What you need to do => Up to and including the line that contains "return toward.ramp(math.cos(math.radians(reach *", repeat each line of the data exactly, starting from the first.

........

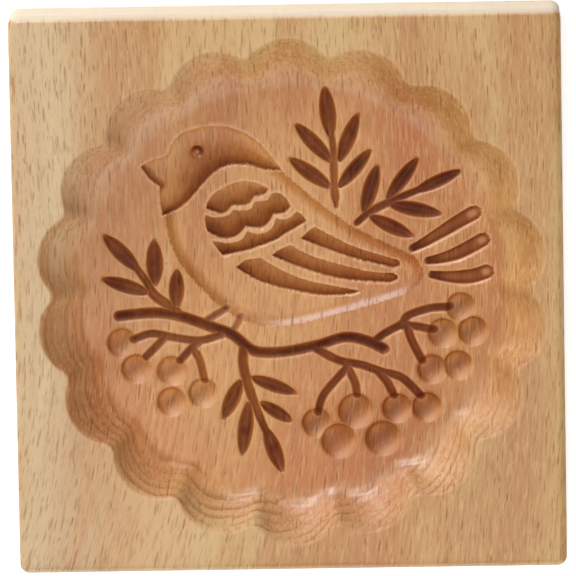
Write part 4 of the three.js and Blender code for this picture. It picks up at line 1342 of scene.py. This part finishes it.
def beech_material(look):
    """Oiled beech with painted shade in its cuts, with its figure running through the block."""
    material = bpy.data.materials.new("oiled_beech")
    tree = emptied(material)
    where = add(tree, "ShaderNodeTexCoord").outputs["Object"]
    millimetres = add(tree, "ShaderNodeMapping", {"Vector": where, "Scale": (1 / MM,) * 3}).outputs[0]
    figure = add(tree, "ShaderNodeGroup", {"Position": millimetres}, node_tree=grain_group())
    outputs = [Number(tree, socket) for socket in figure.outputs]
    bands, rings, streaks, flecks, height, patches, shine = outputs
    groove, hollow, dish, wall, depth, arris = (
        Number(tree, add(tree, "ShaderNodeAttribute", attribute_name=name).outputs["Fac"])
        for name in ("groove", "hollow", "dish", "wall", "depth", "arris")
    )
    x, y, _ = parts(tree, millimetres)
    off = x - BASIN_SHIFT
    beside = (off * off + y * y).math("SQRT")

    def lies_to(bearing, reach):
        turn = math.radians(bearing)
        toward = (off * math.sin(turn) + y * math.cos(turn)) / beside
        return toward.ramp(math.cos(math.radians(reach * 1.4)), math.cos(math.radians(reach * 0.5)))

    parts_of_basin = {
        "wall": wall,
        "upper wall": wall * depth.ramp(0.05, 0.6, 1.0, 0.0),
        "rim": wall * depth.ramp(0.05, 0.5, 1.0, 0.0),
        "lower wall": wall * depth.ramp(0.55, 1.0, 0.8, 0.2),
        "floor edge": beside.ramp(40.0, 55.0) * beside.ramp(57.0, 60.0, 0.6, 0.0),
        "outer floor": beside.ramp(38.0, 50.0) * beside.ramp(57.0, 60.0, 0.9, 0.0),
    }
    tints = [
        ("MULTIPLY", parts_of_basin[part] * lies_to(bearing, reach) * strength, getattr(look, tint))
        for part, tint, bearing, reach, strength in BASIN_TINTS
    ]
    sapwood = (x + y * 0.04 + (bands - 0.5) * 60.0).ramp(-80.0, -24.0, 1.0, 0.0)
    soaked = depth.ramp(0.2, 1.0) * (0.7 - wall * lies_to(50, 60) * 0.25 + (1.0 - wall) * 0.3) * look.soak
    # Painted sheen: paler wall towards two bearings, and a pale band along the wall's foot
    painted_sheen = wall * (lies_to(312, 28) * 0.2 + lies_to(160, 38) * 0.15)
    foot = depth.ramp(0.7, 0.93) * beside.ramp(54.5, 57.0)
    painted_sheen = painted_sheen + foot * (lies_to(0, 60) * 0.2 + lies_to(150, 34) * 0.12)
    lower = (y * -1.0 - x * 0.2).ramp(2.0, 40.0, 0.2, 1.0)
    uneven = noise(tree, millimetres, 0.11, 3.0, 0.6).ramp(0.38, 0.62, 0.55, 1.3)
    # Painted shade in the bird's hollows and the berries' dishes, and darker wood with painted shade in the
    # narrow cuts, as the power of the cut tint
    dark = hollow + dish * (lies_to(130, 50) * 0.15 + 0.3) + groove.ramp(0.02, 0.22) * 0.6
    dark = dark + (groove - 0.2).math("MAXIMUM", 0.0) * 1.2 * uneven
    cut = add(tree, "ShaderNodeGamma", {"Color": (*look.cut, 1.0), "Gamma": dark}).outputs[0]
    # End grain at both ends, far paler at the top end: painted light
    ends = HIGH.y / MM - END_GRAIN_START
    full = ends + END_GRAIN_RUN
    end_grain_and_painted_light = y.ramp(ends, full) * 0.85 + (y * -1.0).ramp(ends, full) * 0.3
    # Each coat lies over those before it
    coats = [
        ("MIX", bands.ramp(0.56, 0.42), look.pale),
        ("MIX", bands.ramp(0.5, 0.68), look.russet),
        ("MIX", sapwood * 0.75, look.sapwood),
        ("MULTIPLY", soaked, look.soaked),
        *tints,
        ("MIX", painted_sheen, look.painted_sheen),
        ("MULTIPLY", patches * lower, look.blush),
        ("MIX", rings * (wall * 0.5 * lower + 0.12), look.ring),
        ("MIX", streaks.ramp(0.5, 0.3) * 0.75, look.streak),
        ("MIX", streaks.ramp(0.5, 0.7) * (0.75 - depth * 0.2), look.pale),
        ("MIX", shine * 0.22, look.pale),
        ("MIX", flecks * 0.5, look.fleck),
        # Painted highlight along the arrises
        ("MIX", arris * 0.5, look.arris),
        ("MULTIPLY", 1.0, cut),
        ("MIX", end_grain_and_painted_light, look.end_grain_and_painted_light),
    ]
    # A Mix node for colours takes its factor and its two colours as inputs 0, 6 and 7
    wood = (*look.tan, 1.0)
    for blend, factor, coat in coats:
        coat = coat if isinstance(coat, bpy.types.NodeSocket) else (*coat, 1.0)
        node = add(tree, "ShaderNodeMix", data_type="RGBA", blend_type=blend)
        for place, value in ((0, factor), (6, wood), (7, coat)):
            plug(tree, value, node.inputs[place])
        wood = node.outputs[2]
    bump = add(tree, "ShaderNodeBump", {"Height": height, "Strength": 0.6, "Distance": BUMP_HEIGHT})
    rough = (streaks - 0.5) * 0.12 + flecks * 0.12 + end_grain_and_painted_light * 0.2 + look.roughness
    rough = rough + groove * 0.6 + hollow.ramp(0.35, 0.8, 0.0, 0.55) + dish * 0.42
    rough = rough + wall * depth.ramp(0.05, 0.35, 0.35, 0.0)
    shader = add(tree, "ShaderNodeBsdfPrincipled", {
        "Base Color": wood, "Roughness": rough, "Normal": bump.outputs[0], "Specular IOR Level": 0.2,
    })
    add(tree, "ShaderNodeOutputMaterial", {"Surface": shader.outputs[0]})
    return material


def seen_ray(tree):
    """1 for the rays that show a background: those of the camera, of gloss and of glass."""
    path = add(tree, "ShaderNodeLightPath").outputs
    return greatest(*(Number(tree, path[f"Is {kind} Ray"]) for kind in ("Camera", "Glossy", "Transmission")))


WHITE = (1.0, 1.0, 1.0, 1.0)
WARM_WHITE = (1.0, 0.99, 0.97, 1.0)
FLOOR_SIZE = 8.0
FLOOR_GAP = 0.0004
FLOOR_LIFT = 0.6


def floor_material(look):
    """A matt pale floor, seen as white where no shadow falls, in gloss and glass too."""
    material = bpy.data.materials.new("pale_floor")
    tree = emptied(material)
    matt = add(tree, "ShaderNodeBsdfDiffuse", {"Color": (*look.floor, 1.0)})
    lift = add(tree, "ShaderNodeEmission", {"Color": WHITE, "Strength": seen_ray(tree) * FLOOR_LIFT})
    both = add(tree, "ShaderNodeAddShader", {0: matt.outputs[0], 1: lift.outputs[0]})
    add(tree, "ShaderNodeOutputMaterial", {"Surface": both.outputs[0]})
    return material


def white_world():
    """White behind everything that is seen, directly or in gloss, with a little light from all round."""
    world = bpy.data.worlds.new("studio")
    tree = emptied(world)
    soft = add(tree, "ShaderNodeBackground", {"Color": WARM_WHITE, "Strength": 0.01})
    white = add(tree, "ShaderNodeBackground", {"Color": WHITE, "Strength": 1.0})
    both = add(tree, "ShaderNodeMixShader", {0: seen_ray(tree), 1: soft.outputs[0], 2: white.outputs[0]})
    add(tree, "ShaderNodeOutputWorld", {"Surface": both.outputs[0]})
    bpy.context.scene.world = world


# Lamps: bearing from the picture's top and rise above the face in degrees, size in metres, and strength
LAMPS = {
    "overhead_left": (315, 73, 0.55, 0.114),
    "overhead_side": (270, 73, 0.55, 0.148),
    "overhead_low": (180, 73, 0.55, 0.331),
    "window_left": (300, 14, 0.55, 0.306),
    "window_top": (330, 14, 0.55, 0.56),
    "fill_low": (180, 14, 0.55, 0.176),
    "fill_side": (135, 34, 0.55, 0.231),
    "window_shine": (342, 48, 0.35, 2.0),
}
GLOSS_ONLY = "window_shine"
LAMP_DISTANCE = 1.5


def add_lamp(name, bearing, rise, size, strength):
    """A soft square lamp aimed at the mould. At strength 1 a matt surface facing it shows as written."""
    data = bpy.data.lights.new(name, "AREA")
    data.shape = "RECTANGLE"
    data.size = data.size_y = size
    data.energy = strength * (math.pi * LAMP_DISTANCE) ** 2
    lamp = linked(bpy.data.objects.new(name, data))
    turn, tilt = math.radians(bearing), math.radians(rise)
    way = Vector((math.sin(turn) * math.cos(tilt), math.cos(turn) * math.cos(tilt), math.sin(tilt)))
    facing = (-way).to_track_quat("-Z", "Y").to_matrix().to_4x4()
    lamp.matrix_world = Matrix.Translation(way * LAMP_DISTANCE) @ facing
    lamp.visible_diffuse = name != GLOSS_ONLY


# The camera, as the photograph's edges of the block place it
CAMERA_DISTANCE = 2.239
CAMERA_PITCH = math.radians(9.55)
CAMERA_YAW = math.radians(0.82)
CAMERA_ROLL = math.radians(-1.02)
CAMERA_AIM = (-0.00017, 0.00146)
FOCAL_PIXELS = 8219
PICTURE_PIXELS = 576
SENSOR_WIDTH = 36.0
CLIP_RANGE = (0.05, 50)


def add_camera():
    """A long lens nearly square on to the carved face, from slightly above it."""
    data = bpy.data.cameras.new("camera")
    data.sensor_width = SENSOR_WIDTH
    data.lens = FOCAL_PIXELS * SENSOR_WIDTH / PICTURE_PIXELS
    data.clip_start, data.clip_end = CLIP_RANGE
    camera = linked(bpy.data.objects.new("camera", data))
    level = math.cos(CAMERA_PITCH)
    back = Vector((math.sin(CAMERA_YAW) * level, math.sin(CAMERA_PITCH), math.cos(CAMERA_YAW) * level))
    right = Vector((0, 1, 0)).cross(back).normalized()
    turn = Matrix((right, back.cross(right), back)).transposed().to_4x4()
    place = Vector((*CAMERA_AIM, FACE_HEIGHT)) + back * CAMERA_DISTANCE
    camera.matrix_world = Matrix.Translation(place) @ turn @ Matrix.Rotation(CAMERA_ROLL, 4, "Z")
    bpy.context.scene.camera = camera


class MOULD_OT_carve(bpy.types.Operator):
    """Carve the cookie mould from a block of oiled beech"""

    bl_idname = "mould.carve"
    bl_label = "Carve Mould"

    def execute(self, context):
        scene = context.scene
        mould = carve(scene.mould_sizes, beech_material(scene.mould_wood))
        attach(mould, "root")
        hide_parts(NODE)
        return {"FINISHED"}


class MOULD_OT_stage(bpy.types.Operator):
    """Lay a pale floor under the mould, and set the lamps and the camera"""

    bl_idname = "mould.stage"
    bl_label = "Set Stage"

    def execute(self, context):
        scene = context.scene
        scene.view_settings.view_transform = "Standard"
        bpy.ops.mesh.primitive_plane_add(size=FLOOR_SIZE, location=(0, 0, -FLOOR_GAP))
        floor = context.active_object
        floor.name = "floor"
        floor.data.materials.append(floor_material(scene.mould_stage))
        white_world()
        for name, (*where, size, strength) in LAMPS.items():
            add_lamp(name, *where, size, strength * scene.mould_stage.level)
        add_camera()
        return {"FINISHED"}


SETTINGS = {"mould_sizes": MouldSizes, "mould_wood": WoodLook, "mould_stage": StageLook}


class MOULD_PT_panel(bpy.types.Panel):
    """Sidebar panel of the mould"""

    bl_label = "Cookie Mould"
    bl_idname = "MOULD_PT_panel"
    bl_space_type = "VIEW_3D"
    bl_region_type = "UI"
    bl_category = "Mould"

    def draw(self, context):
        layout = self.layout
        for operator in (MOULD_OT_carve, MOULD_OT_stage):
            layout.operator(operator.bl_idname)
        for settings in SETTINGS:
            group = getattr(context.scene, settings)
            box = layout.box()
            for name in group.__annotations__:
                box.prop(group, name)


CLASSES = (*SETTINGS.values(), MOULD_OT_carve, MOULD_OT_stage, MOULD_PT_panel)


def register():
    """Registers the classes and hangs the settings on the scene."""
    for cls in CLASSES:
        bpy.utils.register_class(cls)
    for name, cls in SETTINGS.items():
        setattr(bpy.types.Scene, name, bpy.props.PointerProperty(type=cls))


def unregister():
    """Takes the settings and the classes away again."""
    for name in SETTINGS:
        delattr(bpy.types.Scene, name)
    for cls in reversed(CLASSES):
        bpy.utils.unregister_class(cls)


def main():
    """Builds the mould and its stage."""
    register()
    bpy.ops.mould.carve()
    bpy.ops.mould.stage()


if __name__ == "__main__":
    main()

........

Expected answer =>
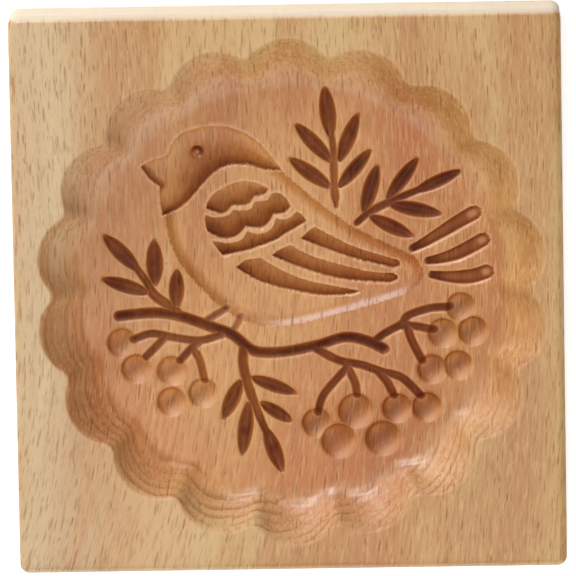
Write part 4 of the three.js and Blender code for this picture. It picks up at line 1342 of scene.py. This part finishes it.
def beech_material(look):
    """Oiled beech with painted shade in its cuts, with its figure running through the block."""
    material = bpy.data.materials.new("oiled_beech")
    tree = emptied(material)
    where = add(tree, "ShaderNodeTexCoord").outputs["Object"]
    millimetres = add(tree, "ShaderNodeMapping", {"Vector": where, "Scale": (1 / MM,) * 3}).outputs[0]
    figure = add(tree, "ShaderNodeGroup", {"Position": millimetres}, node_tree=grain_group())
    outputs = [Number(tree, socket) for socket in figure.outputs]
    bands, rings, streaks, flecks, height, patches, shine = outputs
    groove, hollow, dish, wall, depth, arris = (
        Number(tree, add(tree, "ShaderNodeAttribute", attribute_name=name).outputs["Fac"])
        for name in ("groove", "hollow", "dish", "wall", "depth", "arris")
    )
    x, y, _ = parts(tree, millimetres)
    off = x - BASIN_SHIFT
    beside = (off * off + y * y).math("SQRT")

    def lies_to(bearing, reach):
        turn = math.radians(bearing)
        toward = (off * math.sin(turn) + y * math.cos(turn)) / beside
        return toward.ramp(math.cos(math.radians(reach * 1.4)), math.cos(math.radians(reach * 0.5)))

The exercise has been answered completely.